Required task: Reproduce this listing in full.

Supplied data:

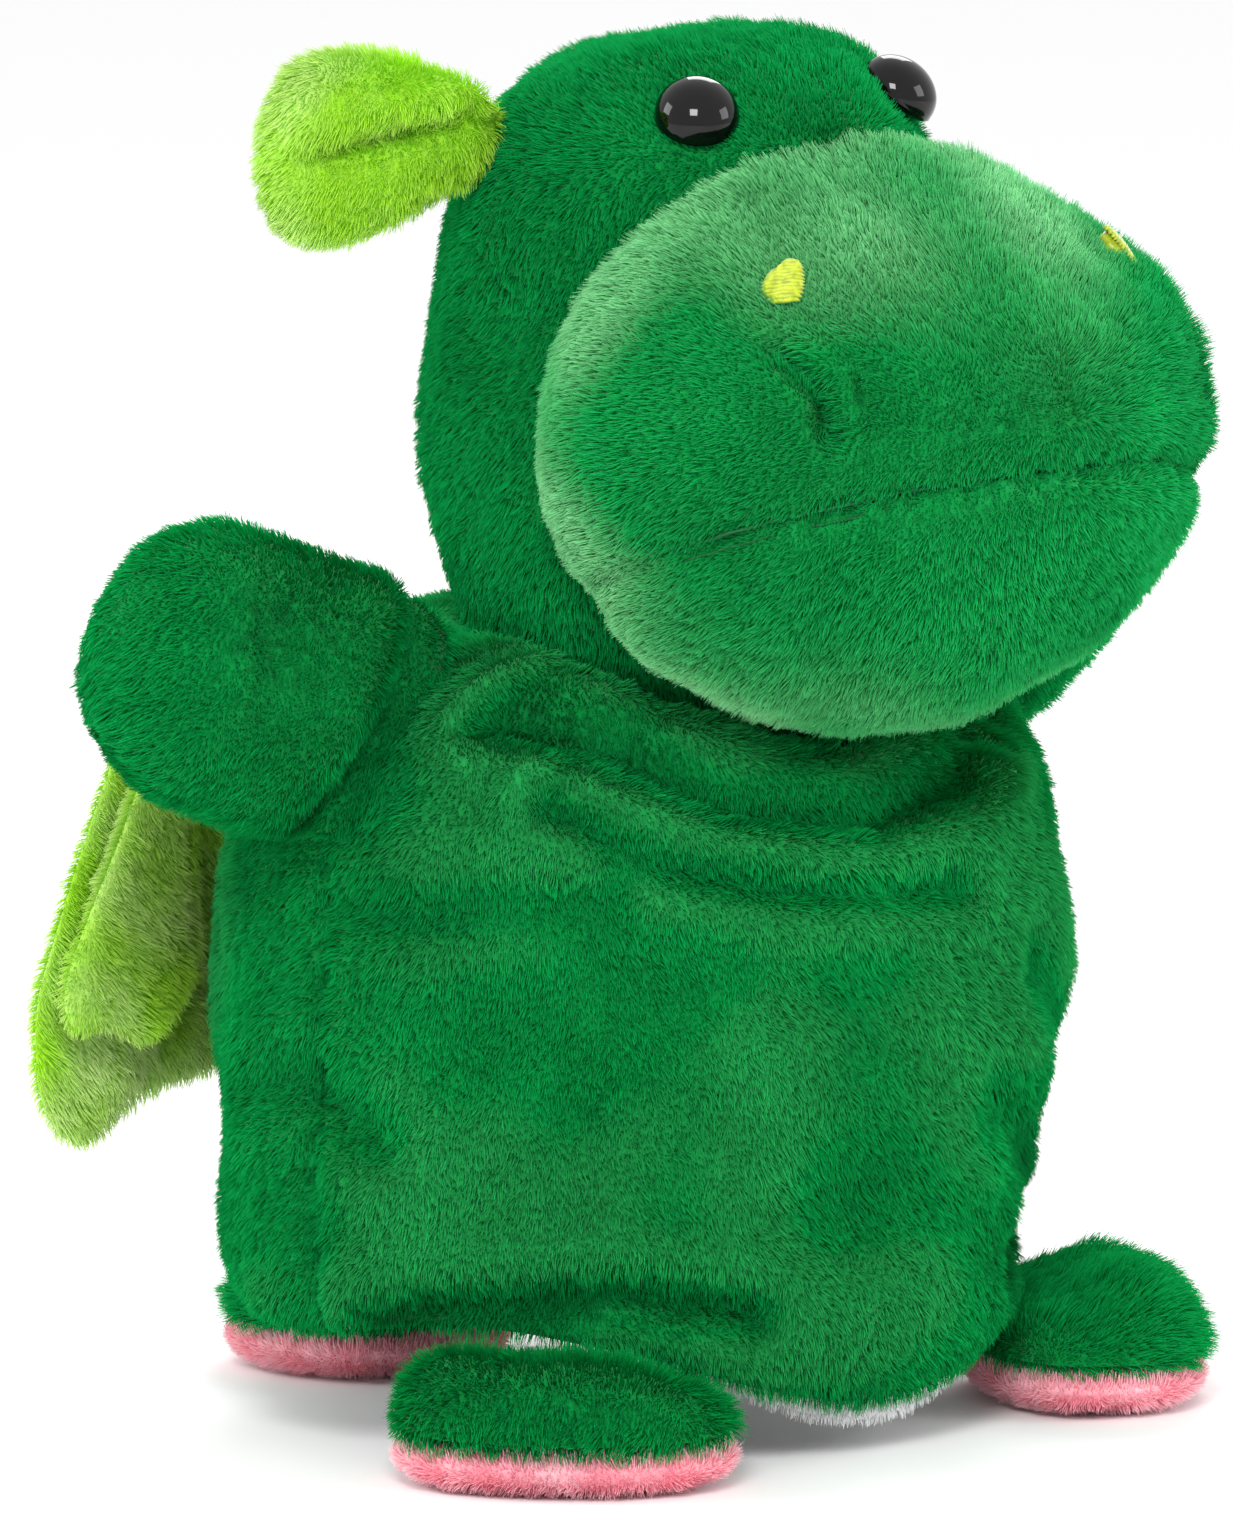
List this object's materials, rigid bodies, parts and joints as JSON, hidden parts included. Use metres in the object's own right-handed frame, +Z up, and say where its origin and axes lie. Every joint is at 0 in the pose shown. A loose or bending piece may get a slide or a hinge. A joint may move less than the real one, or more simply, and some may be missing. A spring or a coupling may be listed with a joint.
{
  "type": "moving mouth hand puppet",
  "caption": "Plush dragon hand puppet with a hand opening below, a hinged stuffed mouth, floppy ears, arms and wings, and padded feet to stand on.",
  "frame": {"origin": "bottom centre of the bounding box, on the surface that the puppet stands on", "axes": "+Z up, the face looks along -Y, the puppet's left side is +X"},
  "size_m": [0.249, 0.205, 0.251],
  "materials": {
    "green_plush": "short-pile plush, soft sheen",
    "deep_green_plush": "short-pile plush, soft sheen",
    "muzzle_plush": "short-pile plush, brushed lighter",
    "lime_plush": "short-pile plush",
    "pink_plush": "short-pile plush",
    "white_plush": "short-pile plush",
    "mouth_fabric": "plain woven fabric",
    "lining_fabric": "plain woven lining",
    "fibre_fill": "polyester fibre fill",
    "stiffener": "thin matte sheet",
    "eye_plastic": "polished",
    "washer_plastic": "moulded",
    "satin_thread": "shiny embroidery thread"
  },
  "bodies": {
    "torso": {"body_front_panel": "green_plush", "body_back_panel": "green_plush", "body_lining": "white_plush"},
    "neck": {"neck_lining": "lining_fabric"},
    "head": {"head_left_panel": "deep_green_plush", "head_right_panel": "deep_green_plush", "head_stuffing": "fibre_fill", "muzzle_cover": "muzzle_plush", "muzzle_stuffing": "fibre_fill", "finger_pocket": "lining_fabric", "palate_board": "stiffener", "mouth_roof_lining": "mouth_fabric", "eye_left": "eye_plastic", "eye_right": "eye_plastic", "eye_washer_left": "washer_plastic", "eye_washer_right": "washer_plastic", "nostril_left": "satin_thread", "nostril_right": "satin_thread"},
    "jaw": {"jaw_cover": "muzzle_plush", "jaw_stuffing": "fibre_fill", "thumb_pocket": "lining_fabric", "jaw_board": "stiffener", "mouth_floor_lining": "mouth_fabric"},
    "ear_left": {"ear_left_front": "lime_plush", "ear_left_back": "lime_plush", "ear_left_wadding": "fibre_fill"},
    "arm_left": {"arm_left_front": "green_plush", "arm_left_back": "green_plush", "arm_left_stuffing": "fibre_fill"},
    "wing_left": {"wing_left_front": "lime_plush", "wing_left_back": "lime_plush", "wing_left_wadding": "fibre_fill"},
    "foot_left": {"foot_left_top": "green_plush", "foot_left_sole": "pink_plush", "foot_left_wadding": "fibre_fill"},
    "ear_right": {"ear_right_front": "lime_plush", "ear_right_back": "lime_plush", "ear_right_wadding": "fibre_fill"},
    "arm_right": {"arm_right_front": "green_plush", "arm_right_back": "green_plush", "arm_right_stuffing": "fibre_fill"},
    "wing_right": {"wing_right_front": "lime_plush", "wing_right_back": "lime_plush", "wing_right_wadding": "fibre_fill"},
    "foot_right": {"foot_right_top": "green_plush", "foot_right_sole": "pink_plush", "foot_right_wadding": "fibre_fill"},
    "tail": {"tail_top": "green_plush", "tail_sole": "pink_plush", "tail_wadding": "fibre_fill"}
  },
  "joints": [
    {"name": "head_turn", "type": "hinge", "parent": "torso", "child": "neck", "pos_m": [0, 0, 0.13], "axis": [0, 0, 1], "range_deg": [-15, 15], "stiffness_Nm_per_rad": 0.3},
    {"name": "head_nod", "type": "hinge", "parent": "neck", "child": "head", "pos_m": [0, 0.025, 0.14], "axis": [-1, 0, 0], "range_deg": [0, 16], "stiffness_Nm_per_rad": 0.6},
    {"name": "jaw_open", "type": "hinge", "parent": "head", "child": "jaw", "pos_m": [0, -0.044, 0.161], "axis": [1, 0, 0], "range_deg": [0, 28], "stiffness_Nm_per_rad": 0.3},
    {"name": "ear_left_flop", "type": "hinge", "parent": "head", "child": "ear_left", "pos_m": [0.05, 0, 0.231], "axis": [0, 1, 0], "range_deg": [-40, 2], "stiffness_Nm_per_rad": 0.05},
    {"name": "arm_left_swing", "type": "hinge", "parent": "torso", "child": "arm_left", "pos_m": [0.075, 0.007, 0.134], "axis": [0, -1, 0], "range_deg": [-12, 20], "stiffness_Nm_per_rad": 0.1},
    {"name": "wing_left_flap", "type": "hinge", "parent": "torso", "child": "wing_left", "pos_m": [0.024, 0.08, 0.1], "axis": [0, 0, 1], "range_deg": [-4, 35], "stiffness_Nm_per_rad": 0.05},
    {"name": "foot_left_lift", "type": "hinge", "parent": "torso", "child": "foot_left", "pos_m": [0.051, -0.028, 0.003], "axis": [-0.5635, -0.8261, 0], "range_deg": [0, 10], "stiffness_Nm_per_rad": 0.25},
    {"name": "ear_right_flop", "type": "hinge", "parent": "head", "child": "ear_right", "pos_m": [-0.05, 0, 0.231], "axis": [0, -1, 0], "range_deg": [-15, 25], "stiffness_Nm_per_rad": 0.05},
    {"name": "arm_right_swing", "type": "hinge", "parent": "torso", "child": "arm_right", "pos_m": [-0.075, 0.007, 0.134], "axis": [0, 1, 0], "range_deg": [-12, 20], "stiffness_Nm_per_rad": 0.1},
    {"name": "wing_right_flap", "type": "hinge", "parent": "torso", "child": "wing_right", "pos_m": [-0.024, 0.08, 0.1], "axis": [0, 0, -1], "range_deg": [-4, 35], "stiffness_Nm_per_rad": 0.05},
    {"name": "foot_right_lift", "type": "hinge", "parent": "torso", "child": "foot_right", "pos_m": [-0.051, -0.028, 0.003], "axis": [-0.5635, 0.8261, 0], "range_deg": [0, 10], "stiffness_Nm_per_rad": 0.25},
    {"name": "tail_lift", "type": "hinge", "parent": "torso", "child": "tail", "pos_m": [0, 0.057, 0.003], "axis": [1, 0, 0], "range_deg": [0, 10], "stiffness_Nm_per_rad": 0.25}
  ]
}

Answer below:
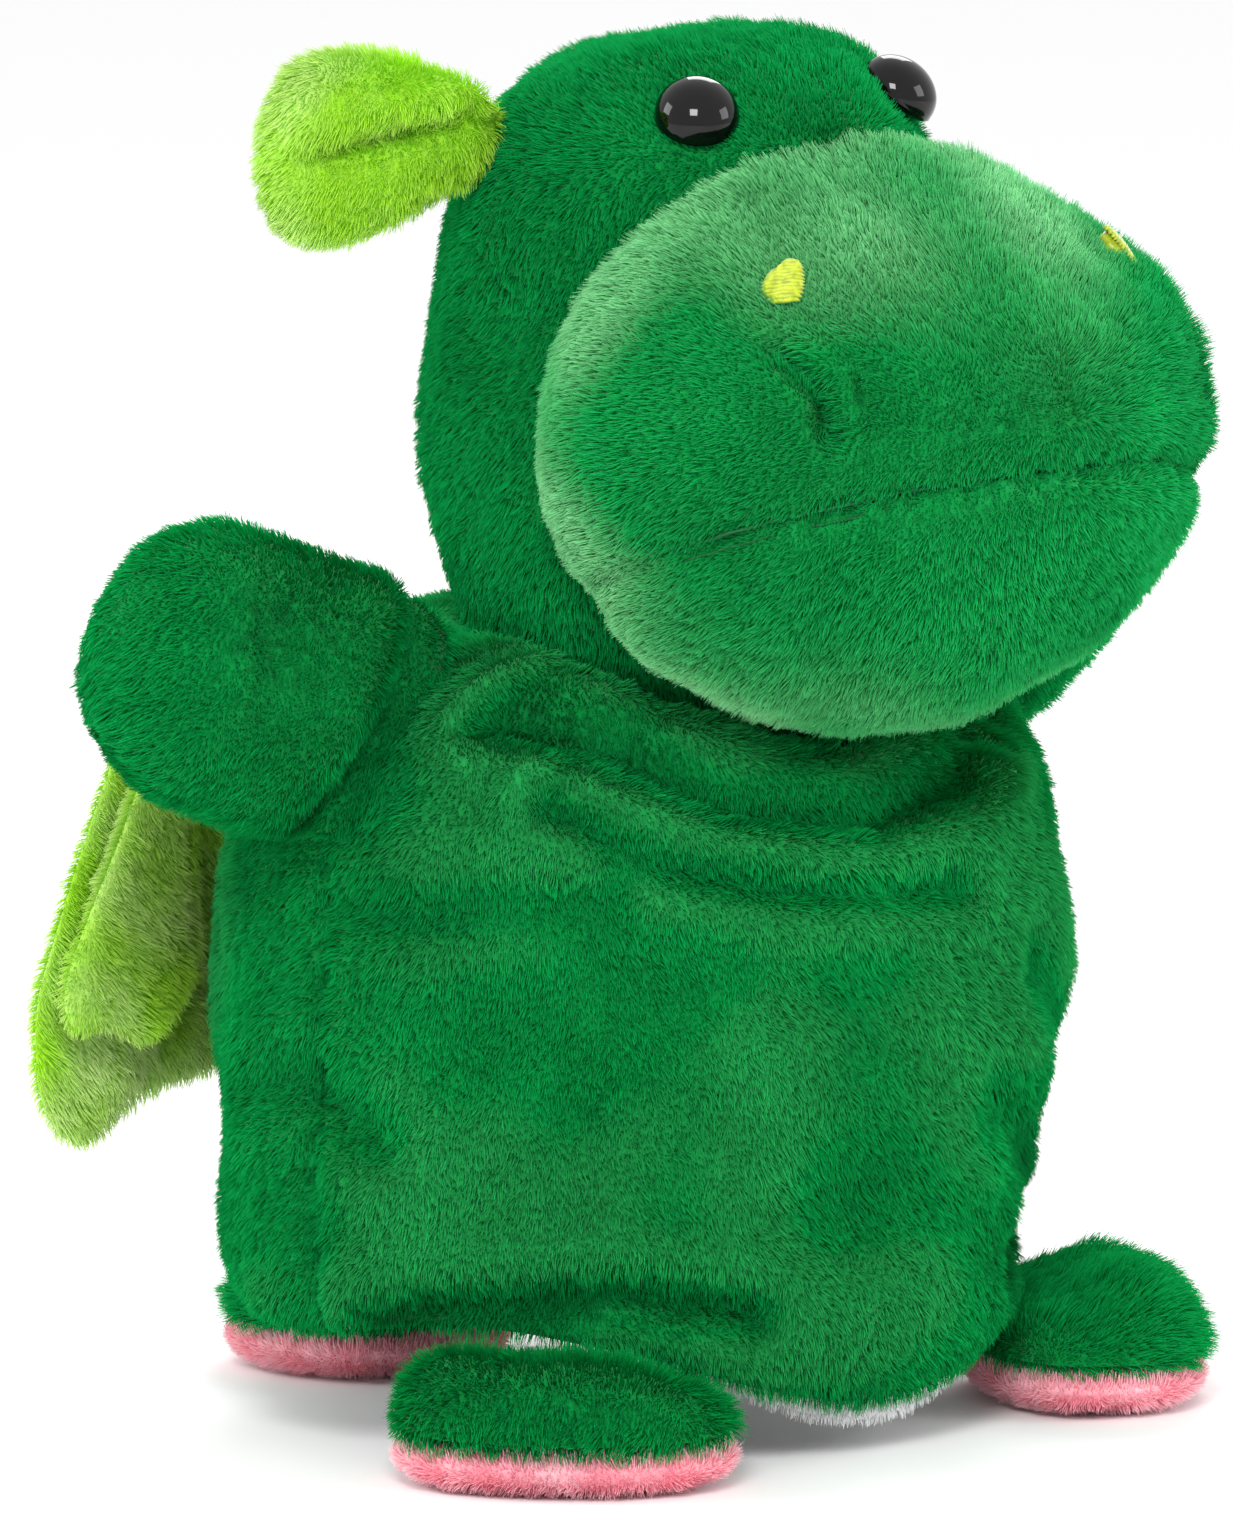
List this object's materials, rigid bodies, parts and joints as JSON, hidden parts included. Use metres in the object's own right-handed frame, +Z up, and say where its origin and axes lie. Every joint is at 0 in the pose shown. A loose or bending piece may get a slide or a hinge. A joint may move less than the real one, or more simply, and some may be missing. A spring or a coupling may be listed with a joint.
{
  "type": "moving mouth hand puppet",
  "caption": "Plush dragon hand puppet with a hand opening below, a hinged stuffed mouth, floppy ears, arms and wings, and padded feet to stand on.",
  "frame": {"origin": "bottom centre of the bounding box, on the surface that the puppet stands on", "axes": "+Z up, the face looks along -Y, the puppet's left side is +X"},
  "size_m": [0.249, 0.205, 0.251],
  "materials": {
    "green_plush": "short-pile plush, soft sheen",
    "deep_green_plush": "short-pile plush, soft sheen",
    "muzzle_plush": "short-pile plush, brushed lighter",
    "lime_plush": "short-pile plush",
    "pink_plush": "short-pile plush",
    "white_plush": "short-pile plush",
    "mouth_fabric": "plain woven fabric",
    "lining_fabric": "plain woven lining",
    "fibre_fill": "polyester fibre fill",
    "stiffener": "thin matte sheet",
    "eye_plastic": "polished",
    "washer_plastic": "moulded",
    "satin_thread": "shiny embroidery thread"
  },
  "bodies": {
    "torso": {"body_front_panel": "green_plush", "body_back_panel": "green_plush", "body_lining": "white_plush"},
    "neck": {"neck_lining": "lining_fabric"},
    "head": {"head_left_panel": "deep_green_plush", "head_right_panel": "deep_green_plush", "head_stuffing": "fibre_fill", "muzzle_cover": "muzzle_plush", "muzzle_stuffing": "fibre_fill", "finger_pocket": "lining_fabric", "palate_board": "stiffener", "mouth_roof_lining": "mouth_fabric", "eye_left": "eye_plastic", "eye_right": "eye_plastic", "eye_washer_left": "washer_plastic", "eye_washer_right": "washer_plastic", "nostril_left": "satin_thread", "nostril_right": "satin_thread"},
    "jaw": {"jaw_cover": "muzzle_plush", "jaw_stuffing": "fibre_fill", "thumb_pocket": "lining_fabric", "jaw_board": "stiffener", "mouth_floor_lining": "mouth_fabric"},
    "ear_left": {"ear_left_front": "lime_plush", "ear_left_back": "lime_plush", "ear_left_wadding": "fibre_fill"},
    "arm_left": {"arm_left_front": "green_plush", "arm_left_back": "green_plush", "arm_left_stuffing": "fibre_fill"},
    "wing_left": {"wing_left_front": "lime_plush", "wing_left_back": "lime_plush", "wing_left_wadding": "fibre_fill"},
    "foot_left": {"foot_left_top": "green_plush", "foot_left_sole": "pink_plush", "foot_left_wadding": "fibre_fill"},
    "ear_right": {"ear_right_front": "lime_plush", "ear_right_back": "lime_plush", "ear_right_wadding": "fibre_fill"},
    "arm_right": {"arm_right_front": "green_plush", "arm_right_back": "green_plush", "arm_right_stuffing": "fibre_fill"},
    "wing_right": {"wing_right_front": "lime_plush", "wing_right_back": "lime_plush", "wing_right_wadding": "fibre_fill"},
    "foot_right": {"foot_right_top": "green_plush", "foot_right_sole": "pink_plush", "foot_right_wadding": "fibre_fill"},
    "tail": {"tail_top": "green_plush", "tail_sole": "pink_plush", "tail_wadding": "fibre_fill"}
  },
  "joints": [
    {"name": "head_turn", "type": "hinge", "parent": "torso", "child": "neck", "pos_m": [0, 0, 0.13], "axis": [0, 0, 1], "range_deg": [-15, 15], "stiffness_Nm_per_rad": 0.3},
    {"name": "head_nod", "type": "hinge", "parent": "neck", "child": "head", "pos_m": [0, 0.025, 0.14], "axis": [-1, 0, 0], "range_deg": [0, 16], "stiffness_Nm_per_rad": 0.6},
    {"name": "jaw_open", "type": "hinge", "parent": "head", "child": "jaw", "pos_m": [0, -0.044, 0.161], "axis": [1, 0, 0], "range_deg": [0, 28], "stiffness_Nm_per_rad": 0.3},
    {"name": "ear_left_flop", "type": "hinge", "parent": "head", "child": "ear_left", "pos_m": [0.05, 0, 0.231], "axis": [0, 1, 0], "range_deg": [-40, 2], "stiffness_Nm_per_rad": 0.05},
    {"name": "arm_left_swing", "type": "hinge", "parent": "torso", "child": "arm_left", "pos_m": [0.075, 0.007, 0.134], "axis": [0, -1, 0], "range_deg": [-12, 20], "stiffness_Nm_per_rad": 0.1},
    {"name": "wing_left_flap", "type": "hinge", "parent": "torso", "child": "wing_left", "pos_m": [0.024, 0.08, 0.1], "axis": [0, 0, 1], "range_deg": [-4, 35], "stiffness_Nm_per_rad": 0.05},
    {"name": "foot_left_lift", "type": "hinge", "parent": "torso", "child": "foot_left", "pos_m": [0.051, -0.028, 0.003], "axis": [-0.5635, -0.8261, 0], "range_deg": [0, 10], "stiffness_Nm_per_rad": 0.25},
    {"name": "ear_right_flop", "type": "hinge", "parent": "head", "child": "ear_right", "pos_m": [-0.05, 0, 0.231], "axis": [0, -1, 0], "range_deg": [-15, 25], "stiffness_Nm_per_rad": 0.05},
    {"name": "arm_right_swing", "type": "hinge", "parent": "torso", "child": "arm_right", "pos_m": [-0.075, 0.007, 0.134], "axis": [0, 1, 0], "range_deg": [-12, 20], "stiffness_Nm_per_rad": 0.1},
    {"name": "wing_right_flap", "type": "hinge", "parent": "torso", "child": "wing_right", "pos_m": [-0.024, 0.08, 0.1], "axis": [0, 0, -1], "range_deg": [-4, 35], "stiffness_Nm_per_rad": 0.05},
    {"name": "foot_right_lift", "type": "hinge", "parent": "torso", "child": "foot_right", "pos_m": [-0.051, -0.028, 0.003], "axis": [-0.5635, 0.8261, 0], "range_deg": [0, 10], "stiffness_Nm_per_rad": 0.25},
    {"name": "tail_lift", "type": "hinge", "parent": "torso", "child": "tail", "pos_m": [0, 0.057, 0.003], "axis": [1, 0, 0], "range_deg": [0, 10], "stiffness_Nm_per_rad": 0.25}
  ]
}